* [SET EXERCISE]
Print exactly the part opening with the line containing "# Unheld, the" and closing with the line containing "return Vector((sin(a) *", with both of those lines included.
— start DATA SECTION —
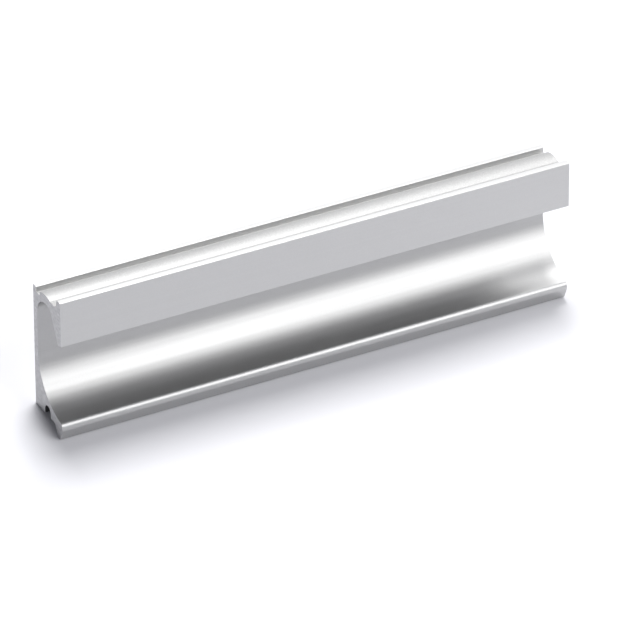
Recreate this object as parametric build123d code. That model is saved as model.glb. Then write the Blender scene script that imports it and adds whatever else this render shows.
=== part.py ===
from build123d import *
import os
from math import asin, atan2, cos, degrees, hypot, radians, sin, sqrt, tan

# Extruded aluminium handle profile for a cabinet or drawer front.
# All sizes are millimetres. In the section, depth is measured forward from the
# back face and height is measured up from the seat that lies on the board.

# Length of the piece of stock
stock_length = 200.0

# Back wall
wall_thickness = 2.8
wall_height = 48.7

# Narrow groove behind the head, open at the top
rear_flange_thickness = 2.3
groove_width = 2.8
groove_depth = 2.0

# Head, whose top is crowned next to the groove and flat in front of that. Both parts
# lie a little lower than the top of the wall.
overall_depth = 21.3
head_back_drop = 0.5
head_front_drop = 0.1
crown_width = 8.0
crown_rise = 0.85
head_thickness = 2.8

# Front flange, which the fingers pull, and the low lip that it rises to above the head
lip_thickness = 2.9
lip_rise = 3.6
flange_height = 17.8
flange_foot_width = 2.4
flange_foot_drop = 0.35
flange_slant = 26.9

# Finger pocket behind the front flange, and how much of its roof each radius may use up
pocket_back_radius = 7.0
pocket_front_radius = 5.0
back_radius_share = 0.75
front_radius_share = 0.95

# Hollow cove between the wall and the nose
cove_radius = 20.0

# Nose, which laps over the front edge of the board
nose_setback = 0.3
nose_crest_height = 2.4
nose_crest_radius = 1.8
nose_face_drop = 0.2
nose_face_radius = 2.0
nose_drop = 4.6
nose_tip_setback = 1.8
nose_tip_width = 1.5
nose_tip_radius = 0.6

# Seat on the board's top edge, with a screw port that opens downward
board_thickness = 15.0
board_clearance = 0.2
port_centre_depth = 9.6
port_width = 4.4
port_height = 3.9

# Radii that the die leaves on the head, the lip and the small outer corners
corner_radius = 0.3
head_edge_radius = 1.0
lip_back_radius = 0.9
lip_root_radius = 2.1


def point(depth, height):
    return Vector(depth, height)


def rounded(section, radius, *corners):
    near = [section.vertices().sort_by_distance(corner)[0] for corner in corners]
    return fillet(near, radius)


# Heights and depths that follow from the sizes above
groove_floor = wall_height - groove_depth
head_back = rear_flange_thickness + groove_width
head_back_height = wall_height - head_back_drop
head_front_height = wall_height - head_front_drop
pocket_roof_height = head_front_height - head_thickness
lip_back = overall_depth - lip_thickness
lip_top_height = head_front_height + lip_rise
flange_bottom_height = lip_top_height - flange_height
flange_foot_back = overall_depth - flange_foot_width
flange_foot_height = flange_bottom_height - flange_foot_drop
pocket_front = flange_foot_back - (pocket_roof_height - flange_foot_height) * tan(radians(flange_slant))
crown_front = head_back + crown_width
nose_reach = overall_depth - nose_setback
cove_centre_depth = wall_thickness + cove_radius
cove_offset = nose_reach - cove_centre_depth
cove_spring = nose_crest_height + sqrt(cove_radius**2 - cove_offset**2)
nose_tip_front = nose_reach - nose_tip_setback
nose_tip_back = nose_tip_front - nose_tip_width
seat_depth = board_thickness + board_clearance

# Corners of the section, round from the foot of the back face
back_foot = point(0, 0)
back_top = point(0, wall_height)
flange_top = point(rear_flange_thickness, wall_height)
groove_back = point(rear_flange_thickness, groove_floor)
groove_front = point(head_back, groove_floor)
head_rear = point(head_back, head_back_height)
crown_end = point(crown_front, head_front_height)
lip_root = point(lip_back, head_front_height)
lip_inner = point(lip_back, lip_top_height)
lip_outer = point(overall_depth, lip_top_height)
face_bottom = point(overall_depth, flange_bottom_height)
flange_inner = point(flange_foot_back, flange_foot_height)
roof_front = point(pocket_front, pocket_roof_height)
roof_back = point(wall_thickness, pocket_roof_height)
cove_top = point(wall_thickness, cove_spring)
nose_crest = point(nose_reach, nose_crest_height)
nose_face = point(nose_reach, -nose_face_drop)
tip_front = point(nose_tip_front, -nose_drop)
tip_back = point(nose_tip_back, -nose_drop)
seat_front = point(seat_depth, 0)

# A point halfway round the cove, from the wall to the nose
cove_end_angle = atan2(nose_crest_height - cove_spring, cove_offset)
cove_mid_angle = (cove_end_angle - radians(180)) / 2
cove_middle = point(
    cove_centre_depth + cove_radius * cos(cove_mid_angle),
    cove_spring + cove_radius * sin(cove_mid_angle),
)

# Outline of the section as lines, one crowned arc and the cove
outline = [
    Polyline(back_foot, back_top, flange_top, groove_back, groove_front, head_rear),
    SagittaArc(head_rear, crown_end, crown_rise),
    Polyline(crown_end, lip_root, lip_inner, lip_outer, face_bottom, flange_inner, roof_front, roof_back),
    Line(roof_back, cove_top),
    ThreePointArc(cove_top, cove_middle, nose_crest),
    Polyline(nose_crest, nose_face, tip_front, tip_back, seat_front, back_foot),
]
section = make_face(Curve() + outline)

# Screw port, a slot with a round top, cut up into the seat
port_radius = port_width / 2
port_neck = port_height - port_radius
port_round = Pos(port_centre_depth, port_neck) * Circle(port_radius)
port_slot = Pos(port_centre_depth, 0) * Rectangle(port_width, 2 * port_neck)
section = section - port_round - port_slot

# The pocket's two radii share the width of its roof, so a narrow roof limits them
roof_width = pocket_front - wall_thickness
back_radius = min(pocket_back_radius, back_radius_share * roof_width)
front_corner_half = radians(90 + flange_slant) / 2
front_radius_room = (roof_width - back_radius) * tan(front_corner_half)
front_radius = min(pocket_front_radius, front_radius_share * front_radius_room)

# Radii, from the pocket's large ones to the small corners
section = rounded(section, back_radius, roof_back)
section = rounded(section, front_radius, roof_front)
section = rounded(section, nose_crest_radius, nose_crest)
section = rounded(section, nose_face_radius, nose_face)
section = rounded(section, nose_tip_radius, tip_front, tip_back)
section = rounded(section, lip_root_radius, lip_root)
section = rounded(section, head_edge_radius, head_rear)
section = rounded(section, lip_back_radius, lip_inner)
section = rounded(section, corner_radius, back_top, flange_top, lip_outer, face_bottom, flange_inner)

# The section stands across the length, with its depth towards the front
section_plane = Plane(origin=(stock_length / 2, 0, 0), x_dir=(0, -1, 0), z_dir=(-1, 0, 0))
profile = extrude(section_plane * section, stock_length)

# Unheld, the piece leans back until the round tip of its nose and the foot of its wall
# both touch the floor. The lean is the angle of the line that joins those two contacts.
tip_half_turn = atan2(nose_drop, seat_depth - nose_tip_back) / 2
tip_centre_depth = nose_tip_back + nose_tip_radius / tan(tip_half_turn)
tip_centre_drop = nose_drop - nose_tip_radius
tip_distance = hypot(tip_centre_depth, tip_centre_drop)
lean = degrees(atan2(tip_centre_drop, tip_centre_depth) + asin(nose_tip_radius / tip_distance))
profile = Rot(-lean, 0, 0) * profile
box = profile.bounding_box()
profile = Pos(0, -(box.min.Y + box.max.Y) / 2, -box.min.Z) * profile

os.makedirs("parts", exist_ok=True)
export_step(profile, "parts/handle_profile.step")
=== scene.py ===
from math import cos, pi, radians, sin

import bpy
from mathutils import Matrix, Vector

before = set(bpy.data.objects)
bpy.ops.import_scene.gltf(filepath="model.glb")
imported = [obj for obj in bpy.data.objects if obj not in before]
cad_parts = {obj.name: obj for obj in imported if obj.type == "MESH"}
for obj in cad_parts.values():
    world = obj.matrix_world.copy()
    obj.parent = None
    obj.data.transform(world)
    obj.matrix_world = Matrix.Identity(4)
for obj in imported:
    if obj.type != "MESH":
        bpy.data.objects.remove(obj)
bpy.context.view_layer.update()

# Camera, in the row frame: metres and degrees. An azimuth of 0 is straight in front of the
# piece, and it grows towards the right end.
CAMERA_TARGET = Vector((-0.0009, -0.0067, 0.0214))
CAMERA_AZIMUTH = -33.26
CAMERA_ELEVATION = 44.59
CAMERA_ROLL = 9.05
CAMERA_DISTANCE = 2.804
CAMERA_LENS = 466.0
SENSOR_WIDTH = 36.0
CLIP_START = 0.05
CLIP_END = 20.0


def direction(azimuth, elevation):
    a, e = radians(azimuth), radians(elevation)
    return Vector((sin(a) * cos(e), -cos(a) * cos(e), sin(e)))


def add_object(name, data):
    added = bpy.data.objects.new(name, data)
    bpy.context.scene.collection.objects.link(added)
    return added


def add_camera():
    data = bpy.data.cameras.new("camera")
    data.lens = CAMERA_LENS
    data.sensor_width = SENSOR_WIDTH
    data.clip_start = CLIP_START
    data.clip_end = CLIP_END
    camera = add_object("camera", data)
    back = direction(CAMERA_AZIMUTH, CAMERA_ELEVATION)
    azimuth = radians(CAMERA_AZIMUTH)
    level_right = Vector((cos(azimuth), sin(azimuth), 0.0))
    level_up = back.cross(level_right)
    roll = radians(CAMERA_ROLL)
    right = level_right * cos(roll) + level_up * sin(roll)
    up = back.cross(right)
    turn = Matrix((right, up, back)).transposed().to_4x4()
    camera.matrix_world = Matrix.Translation(CAMERA_TARGET + back * CAMERA_DISTANCE) @ turn
    bpy.context.scene.camera = camera


# Lamps: broad soft boxes in front and behind, a smaller key high up behind, and a box beyond
# the right end. Each has an azimuth and an elevation in degrees, a width and a height in
# metres, and a radiance. All of them face the origin.
BOX_DISTANCE = 1.5
SOFTBOXES = {
    "front_box": (37.0, 42.5, 0.97, 1.4, 2.97),
    "key_box": (170.0, 66.0, 0.42, 0.42, 35.5),
    "back_box": (150.0, 31.0, 1.7, 2.0, 1.27),
    "end_box": (110.0, 44.0, 0.6, 0.7, 1.7),
}


def add_softbox(name, azimuth, elevation, width, height, radiance):
    data = bpy.data.lights.new(name, "AREA")
    data.shape = "RECTANGLE"
    data.size = width
    data.size_y = height
    data.energy = radiance * pi * width * height
    lamp = add_object(name, data)
    lamp.location = direction(azimuth, elevation) * BOX_DISTANCE
    lamp.rotation_euler = lamp.location.to_track_quat("Z", "Y").to_euler()
    lamp.visible_camera = False


def connect(tree, value, socket):
    if isinstance(value, bpy.types.NodeSocket):
        tree.links.new(value, socket)
    else:
        socket.default_value = value


def math_node(tree, operation, *values):
    node = tree.nodes.new("ShaderNodeMath")
    node.operation = operation
    for value, socket in zip(values, node.inputs):
        connect(tree, value, socket)
    return node.outputs[0]


# World: it lights the piece at this strength, and the camera sees it at full strength
WORLD_COLOR = (0.97, 0.98, 1.06, 1.0)
WORLD_STRENGTH = 0.26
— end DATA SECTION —
* [EXERCISE ANSWER]
# Unheld, the piece leans back until the round tip of its nose and the foot of its wall
# both touch the floor. The lean is the angle of the line that joins those two contacts.
tip_half_turn = atan2(nose_drop, seat_depth - nose_tip_back) / 2
tip_centre_depth = nose_tip_back + nose_tip_radius / tan(tip_half_turn)
tip_centre_drop = nose_drop - nose_tip_radius
tip_distance = hypot(tip_centre_depth, tip_centre_drop)
lean = degrees(atan2(tip_centre_drop, tip_centre_depth) + asin(nose_tip_radius / tip_distance))
profile = Rot(-lean, 0, 0) * profile
box = profile.bounding_box()
profile = Pos(0, -(box.min.Y + box.max.Y) / 2, -box.min.Z) * profile

os.makedirs("parts", exist_ok=True)
export_step(profile, "parts/handle_profile.step")
=== scene.py ===
from math import cos, pi, radians, sin

import bpy
from mathutils import Matrix, Vector

before = set(bpy.data.objects)
bpy.ops.import_scene.gltf(filepath="model.glb")
imported = [obj for obj in bpy.data.objects if obj not in before]
cad_parts = {obj.name: obj for obj in imported if obj.type == "MESH"}
for obj in cad_parts.values():
    world = obj.matrix_world.copy()
    obj.parent = None
    obj.data.transform(world)
    obj.matrix_world = Matrix.Identity(4)
for obj in imported:
    if obj.type != "MESH":
        bpy.data.objects.remove(obj)
bpy.context.view_layer.update()

# Camera, in the row frame: metres and degrees. An azimuth of 0 is straight in front of the
# piece, and it grows towards the right end.
CAMERA_TARGET = Vector((-0.0009, -0.0067, 0.0214))
CAMERA_AZIMUTH = -33.26
CAMERA_ELEVATION = 44.59
CAMERA_ROLL = 9.05
CAMERA_DISTANCE = 2.804
CAMERA_LENS = 466.0
SENSOR_WIDTH = 36.0
CLIP_START = 0.05
CLIP_END = 20.0


def direction(azimuth, elevation):
    a, e = radians(azimuth), radians(elevation)
    return Vector((sin(a) * cos(e), -cos(a) * cos(e), sin(e)))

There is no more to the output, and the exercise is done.